A deep, rock-cut ditch surrounded the castle grounds, which were dry except when the River Ewenny flooded the area during high tide. While the ditch that enclosed the castle's inner bailey filled at high tide, the flow was regulated by an embedded stone wall that blocked rising waters so that the interior of the castle did not flood.

Looking towards the sea from the castle ruins, the view includes sandhills that proceed up the coast nearly as far as the town of Briton Ferry. Opposite from Ogmore Castle is Merthyr Mawr, where there are two sculptured crosses; the village can be reached by a footpath from the castle.
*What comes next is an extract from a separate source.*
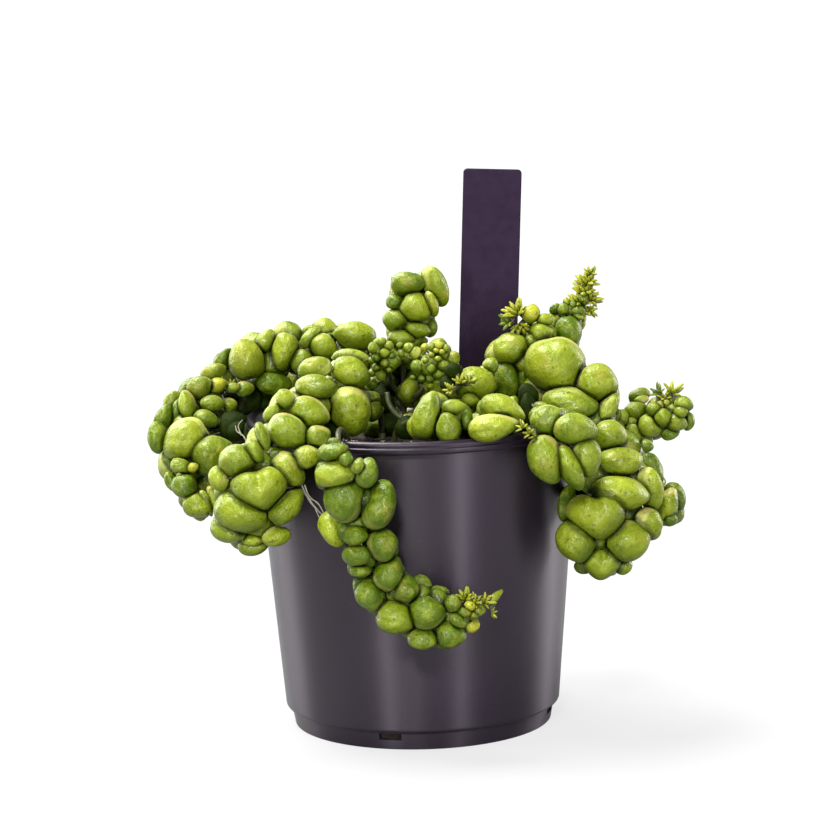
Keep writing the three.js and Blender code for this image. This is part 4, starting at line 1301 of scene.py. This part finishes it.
def make_strands(materials):
    """Each strand's stems and leaves as one piece."""
    all_grown = [grow(strand) for strand in STRANDS]
    views = np.array([leaf["view"] for grown in all_grown for leaf in grown["front"]])
    chosen = [choose_leaves(grown, views) for grown in all_grown]
    every_leaf = [leaf for leaves in chosen for leaf in leaves]
    shaped = [shape_leaf(leaf, seeded_draw(SHAPE_SEED + i)) for i, leaf in enumerate(every_leaf)]
    moved, creases = press_leaves(every_leaf, [vertices for vertices, _, _ in shaped])
    places = iter(range(len(every_leaf)))
    for grown, leaves in zip(all_grown, chosen):
        heap = Heap()
        for path in grown["paths"]:
            add_stem(heap, path, grown["draw"])
        foot = np.array(grown["paths"][0][0][:3], float)
        heap.add(*tube([foot - (0, 0, STEM_DEPTH), foot + (0, 0, 1)], [1.1, 1.2], STEM_SIDES), 1)
        for leaf in leaves:
            i = next(places)
            _, faces, marks = shaped[i]
            crease, shade = creases[i]
            # The painted shade round touching leaves joins the painted shade of the lower side.
            marks["low"] = np.maximum(marks["low"], shade)
            # Deep leaves take the near-black material: painted shade where the strand is dark inside.
            skin = 2 if "deep" in leaf.get("words", []) else 0
            heap.add(moved[i], faces, skin, crease=crease, tint=leaf["tint"], ripe=leaf["ripe"], **marks)
            if "root" in leaf:
                stalk = [leaf["root"], leaf["base"] + 0.3 * leaf["long"] * leaf["length"]]
                heap.add(*tube(stalk, STALK_RADII, 6), 1)
        name = grown["strand"]["name"]
        made = heap.build(name + "_foliage", materials)
        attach(made, "root")
        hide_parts(name)


# Aerial roots: how much nearer than the target, the radius, and a line of points seen from the front. The
# bare stem rises behind them, between the strands.
ROOTS = [
    (47, 0.30, [(-59, 39), (-60.5, 41.5), (-61.5, 43), (-63.5, 44.5), (-64, 46.5)]),
    (47, 0.25, [(-62, 43), (-63, 46.5), (-61.5, 48.5)]),
    (60, 0.30, [(-41.5, 26), (-39.5, 21.5), (-36.5, 17), (-33.5, 13.5), (-31.5, 10)]),
    (60, 0.25, [(-40, 25), (-38.5, 21), (-35, 17.5), (-33, 13)]),
    (59, 0.25, [(-41, 23.5), (-38, 18.5), (-35.5, 15.5), (-32, 12)]),
    (61, 0.20, [(-38.5, 20), (-35.5, 18.5), (-33.5, 15)]),
    (60, 0.20, [(-36.5, 16.5), (-35, 13), (-33.5, 9.5)]),
]
BARE_STEM = [(-10, 57), (-9.5, 53.5), (-8, 50.5), (-5.5, 48), (-2.5, 46)]
BARE_STEM_NEAR = 34
BARE_STEM_RADIUS = 0.95


def make_roots(materials):
    """The aerial roots and the bare stem, as one piece."""
    draw = seeded_draw(ROOT_SEED)
    heap = Heap()
    for near, thick, spots in ROOTS:
        points = [place_seen(spot, near + 1.5 * draw()) for spot in spots]
        line = curve_through(points, 5)
        radii = [thick * (1 - 0.6 * i / len(line)) * (0.8 + 0.4 * draw()) for i in range(len(line))]
        heap.add(*tube(line, radii, 7), 1)
    points = [place_seen(spot, BARE_STEM_NEAR) for spot in BARE_STEM]
    line = curve_through(points, 6)
    heap.add(*tube(line, [BARE_STEM_RADIUS] * len(line), 12), 0)
    made = heap.build("aerial_roots", materials)
    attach(made, "root")


# The pot, the potting mix and the label.


def lathe(profile, segments):
    """Vertices and faces of a closed shape turned round the pot's axis."""
    vertices = [point for r, z in profile for point in circle(r, z, segments)]
    last = (len(profile) - 1) * segments
    foot, head = tuple(range(segments))[::-1], tuple(range(last, last + segments))
    return vertices, [*bands(len(profile), segments), foot, head]


def rounded(corners, radius, steps=5):
    """A profile whose inner corners are rounded."""
    points = [corners[0]]
    for before, corner, after in zip(corners, corners[1:], corners[2:]):
        before, corner, after = (np.array(p, float) for p in (before, corner, after))
        short = min(radius, 0.45 * np.linalg.norm(before - corner), 0.45 * np.linalg.norm(after - corner))
        a = corner + short * unit(before - corner)
        b = corner + short * unit(after - corner)
        for t in np.linspace(0, 1, steps):
            points.append(tuple((1 - t) ** 2 * a + 2 * t * (1 - t) * corner + t**2 * b))
    return points + [corners[-1]]


def sharpen(mesh, limit):
    """Marks the edges that are sharper than a limit in degrees, so that smooth shading stops there."""
    work = bmesh.new()
    work.from_mesh(mesh)
    for edge in work.edges:
        if len(edge.link_faces) == 2 and edge.calc_face_angle() > math.radians(limit):
            edge.smooth = False
    work.to_mesh(mesh)
    work.free()


def cut(piece, tools):
    """Cuts closed meshes out of a piece."""
    for tool in tools:
        modifier = piece.modifiers.new("cut", "BOOLEAN")
        modifier.operation = "DIFFERENCE"
        modifier.solver = "EXACT"
        modifier.object = tool
    bpy.context.view_layer.update()
    shown = piece.evaluated_get(bpy.context.evaluated_depsgraph_get())
    mesh = bpy.data.meshes.new_from_object(shown)
    piece.modifiers.clear()
    piece.data = mesh
    for tool in tools:
        bpy.data.objects.remove(tool)


def drain_tools():
    """Closed meshes of the slots under the ledge and of the holes in the floor."""
    tools = []
    for i in range(DRAIN_SLOTS):
        turn = Matrix.Rotation(DRAIN_SLOT_TURN + i * 2 * math.pi / DRAIN_SLOTS, 4, "Z")
        size = (DRAIN_SLOT_DEPTH / 2, DRAIN_SLOT_WIDTH / 2, DRAIN_SLOT_HEIGHT / 2)
        middle = Vector((FOOT_RADIUS, 0, FOOT_HEIGHT - DRAIN_SLOT_DROP - DRAIN_SLOT_HEIGHT / 2))
        work = bmesh.new()
        place = turn @ Matrix.Translation(middle) @ Matrix.Diagonal((*size, 1))
        bmesh.ops.create_cube(work, size=2, matrix=place)
        tools.append(tool_from(work, f"slot_tool_{i}"))
    for i in range(DRAIN_HOLES):
        turn = i * 2 * math.pi / DRAIN_HOLES
        middle = Vector((DRAIN_HOLE_RING * math.cos(turn), DRAIN_HOLE_RING * math.sin(turn), FLOOR / 2))
        work = bmesh.new()
        bmesh.ops.create_cone(
            work, cap_ends=True, segments=32, radius1=DRAIN_HOLE_RADIUS, radius2=DRAIN_HOLE_RADIUS,
            depth=3 * FLOOR, matrix=Matrix.Translation(middle),
        )
        tools.append(tool_from(work, f"hole_tool_{i}"))
    return tools


def tool_from(work, name):
    mesh = bpy.data.meshes.new(name)
    work.to_mesh(mesh)
    work.free()
    mesh.transform(Matrix.Scale(MM, 4))
    return link(bpy.data.objects.new(name, mesh))


def pot_corners():
    """The pot's profile: up the outside from the middle of its floor, and down the inside."""
    middle_rim = RIM_FOOT + 0.45 * RIM_HEIGHT
    foot_ring = [
        (2, 0), (FOOT_RADIUS - 2.2, 0), (FOOT_RADIUS - 1.8, 0.5), (FOOT_RADIUS - 0.9, 0.5),
        (FOOT_RADIUS - 0.5, 0), (FOOT_RADIUS, 0.2), (FOOT_RADIUS + 1.1, FOOT_HEIGHT - 0.7),
    ]
    outside = [
        (WALL_BOTTOM_RADIUS - 0.5, FOOT_HEIGHT - 0.2), (WALL_BOTTOM_RADIUS, FOOT_HEIGHT + 0.5),
        (WALL_TOP_RADIUS, RIM_FOOT),
    ]
    rim = [
        (RIM_RADIUS - 0.5, RIM_FOOT), (RIM_RADIUS, RIM_FOOT + 0.5), (RIM_RADIUS, middle_rim),
        (RIM_RADIUS - 0.45, middle_rim + 0.3), (RIM_RADIUS - 0.35, POT_HEIGHT - 0.9),
        (RIM_RADIUS - 1.2, POT_HEIGHT), (WALL_TOP_RADIUS + 0.4, POT_HEIGHT),
    ]
    inside = [
        (WALL_TOP_RADIUS - 0.6, POT_HEIGHT - 1), (wall_radius(SOIL_TOP) - WALL, SOIL_TOP),
        (wall_radius(FOOT_HEIGHT + 2) - WALL, FOOT_HEIGHT + 2), (FOOT_RADIUS + 0.8 - WALL, FOOT_HEIGHT),
        (FOOT_RADIUS + 0.2 - WALL, FLOOR), (2, FLOOR),
    ]
    return foot_ring + outside + rim + inside


def make_pot():
    """The turned shell with its slots and holes cut out, and less gloss on the rim."""
    vertices, faces = lathe(rounded(pot_corners(), POT_ROUNDING), POT_SEGMENTS)
    wall = pot_material("pot_plastic", brushed=0.85, gloss=0.80)
    rim = pot_material("pot_rim_plastic", brushed=0.0, gloss=0.36)
    pot = make_object("nursery_pot", vertices, faces, [wall, rim])
    cut(pot, drain_tools())
    pot.data.polygons.foreach_set("use_smooth", np.ones(len(pot.data.polygons), bool))
    for face in pot.data.polygons:
        face.material_index = int(face.center.z > RIM_FOOT * MM)
    sharpen(pot.data, 38)
    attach(pot, "root")
    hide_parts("pot")


def soil_height(x, y):
    """The height of the soil's top, with coarse and fine waves."""
    coarse = math.sin(0.31 * x + 1.3) * math.cos(0.27 * y - 0.6)
    fine = math.sin(0.83 * x - 0.4 * y) * math.cos(0.71 * y + 0.5 * x)
    return SOIL_TOP + SOIL_ROUGHNESS * (0.7 * coarse + 0.6 * fine)


# Pale grit left on the rim: the angle from the front, how far out, and the size of each grain.
RIM_GRIT = [
    (-0.42, 58.0, 0.40), (-0.39, 57.4, 0.30), (-0.37, 58.3, 0.40), (-0.355, 57.6, 0.25), (-0.44, 57.5, 0.30),
    (-0.03, 57.8, 0.25),
]


def crumb(draw):
    """Vertices and faces of a rough lump of about radius 1."""
    work = bmesh.new()
    bmesh.ops.create_icosphere(work, subdivisions=1, radius=1)
    vertices = np.array([v.co for v in work.verts])
    faces = [tuple(v.index for v in face.verts) for face in work.faces]
    work.free()
    return vertices * (1 + 0.35 * np.array([draw() - 0.5 for _ in vertices]))[:, None], faces


def soil_bed(radius):
    """Vertices and faces of the bed: its rough top, its side and its underside."""
    vertices = [(0, 0, soil_height(0, 0))]
    for ring in range(1, SOIL_RINGS + 1):
        for x, y, _ in circle(radius * ring / SOIL_RINGS, 0, SOIL_SEGMENTS):
            rough = noise.noise(Vector((0.45 * x, 0.45 * y, 3))) + 0.5 * noise.noise(Vector((x, y, 7)))
            vertices.append((x, y, soil_height(x, y) + 0.7 * rough))
    vertices += circle(radius - 0.5, SOIL_TOP - 5, SOIL_SEGMENTS)
    vertices += circle(WALL_BOTTOM_RADIUS - 2.2, FOOT_HEIGHT + 2, SOIL_SEGMENTS)
    vertices += circle(FOOT_RADIUS - 2, FLOOR + 0.5, SOIL_SEGMENTS)
    faces = [(0, 1 + k, 1 + (k + 1) % SOIL_SEGMENTS) for k in range(SOIL_SEGMENTS)]
    faces += [(a, d, c, b) for a, b, c, d in bands(SOIL_RINGS + 3, SOIL_SEGMENTS, first=1)]
    faces.append(tuple(range(len(vertices) - SOIL_SEGMENTS, len(vertices)))[::-1])
    return np.array(vertices), faces


def make_soil(root):
    """A rough bed that fills the pot, with bark crumbs and grit scattered over it."""
    draw = seeded_draw(SOIL_SEED)
    radius = wall_radius(SOIL_TOP) - WALL - SOIL_GAP
    heap = Heap()
    heap.add(*soil_bed(radius))
    for _ in range(CRUMBS):
        r, turn = (radius - 2.5) * math.sqrt(draw()), 2 * math.pi * draw()
        x, y = r * math.cos(turn), r * math.sin(turn)
        size = 0.5 + 2.1 * draw() ** 3
        vertices, faces = crumb(draw)
        squash = np.array((1, 0.5 + 0.5 * draw(), 0.35 + 0.4 * draw())) * size
        turn = Matrix.Rotation(ANY_TURN * draw(), 3, "Z") @ Matrix.Rotation(0.9 * (draw() - 0.5), 3, "X")
        place = np.array((x, y, soil_height(x, y) + 0.3 * squash[2]))
        heap.add((vertices * squash) @ np.array(turn).T + place, faces, 1 if draw() < GRIT_SHARE else 0)
    for turn, r, size in RIM_GRIT:
        place = (r * math.sin(turn), -r * math.cos(turn), POT_HEIGHT + 0.4 * size)
        vertices, faces = crumb(draw)
        heap.add(vertices * size * np.array((1, 0.7, 0.6)) + place, faces, 1)
    soil = heap.build("potting_mix_bed", [soil_material(), root])
    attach(soil, "root")
    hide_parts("soil")


def label_outline():
    """Half of the plate from its pointed foot to its rounded corner, and the same mirrored."""
    half = LABEL_WIDTH / 2
    top, bottom = LABEL_TOP - LABEL_FOOT[2], LABEL_BOTTOM - LABEL_FOOT[2]
    outline = [(0, bottom), (half, bottom + LABEL_POINT)]
    for i in range(9):
        turn = i / 8 * math.pi / 2
        in_by, down_by = LABEL_CORNER * (1 - math.cos(turn)), LABEL_CORNER * (1 - math.sin(turn))
        outline.append((half - in_by, top - down_by))
    return outline + [(-x, z) for x, z in outline[:0:-1]]


def make_label():
    """A blank plant label: a rounded plate, pointed at its foot."""
    outline = label_outline()
    work = bmesh.new()
    front = [work.verts.new((x, -LABEL_THICKNESS / 2, z)) for x, z in outline]
    back = [work.verts.new((x, LABEL_THICKNESS / 2, z)) for x, z in outline]
    work.faces.new(front)
    work.faces.new(back[::-1])
    for i in range(len(outline)):
        j = (i + 1) % len(outline)
        work.faces.new((front[j], front[i], back[i], back[j]))
    rims = [edge for edge in work.edges if len({round(v.co.y, 3) for v in edge.verts}) == 1]
    bmesh.ops.recalc_face_normals(work, faces=work.faces)
    bmesh.ops.bevel(work, geom=rims, offset=LABEL_EDGE, segments=3, affect="EDGES")
    mesh = bpy.data.meshes.new("label")
    work.to_mesh(mesh)
    work.free()
    lean = Matrix.Rotation(LABEL_LEAN, 4, "Y")
    mesh.transform(Matrix.Scale(MM, 4) @ Matrix.Translation(Vector(LABEL_FOOT)) @ lean)
    mesh.materials.append(label_material())
    label = link(bpy.data.objects.new("plant_label", mesh))
    mesh.polygons.foreach_set("use_smooth", np.ones(len(mesh.polygons), bool))
    sharpen(mesh, 50)
    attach(label, "root")
    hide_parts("label")


make_camera()
make_studio()
leaf, stem, shade, root = leaf_material(), stem_material(), deep_leaf_material(), root_material()
make_strands([leaf, stem, shade])
make_roots([stem, root])
make_pot()
make_soil(root)
make_label()

bpy.context.view_layer.update()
Also near the castle are a popular set of stepping stones across the river which are a Scheduled Ancient Monument. A short distance to the southeast are several shallows filled with water that are said to have sunk spontaneously. One of them is circular, measuring approximately 7 ft in diameter.

==Y Ladi Wen==
The ghost Y Ladi Wen ("the White Lady") is said to guard the castle's hidden treasure.

In the story, a spirit was long said to wander the wider area until a man finally had the courage to approach her. When such a man eventually did so, the spirit led him to a treasure (a cauldron filled with gold) hidden under a heavy stone within the old castle tower, and allowed the man to take half the treasure for himself. However, the man later returned and took the more of the treasure. This angered the spirit, who, with her fingers turning into claws, attacked the man as he returned home. The man became gravely ill, but only died once he had confessed his greed. After that, an ailment known as Y Ladi Wen's revenge was said to befall any person who died prior to disclosing hidden treasure.

The Ladi Wen stories associated with the castle, are likely related to a tradition that the River Ogmore itself contains the spirits of those who died without disclosing the location of hidden treasures. The tradition states that these spirits may only rest when their treasures are found and thrown downstream into the river (throwing treasures upstream would not help the spirits).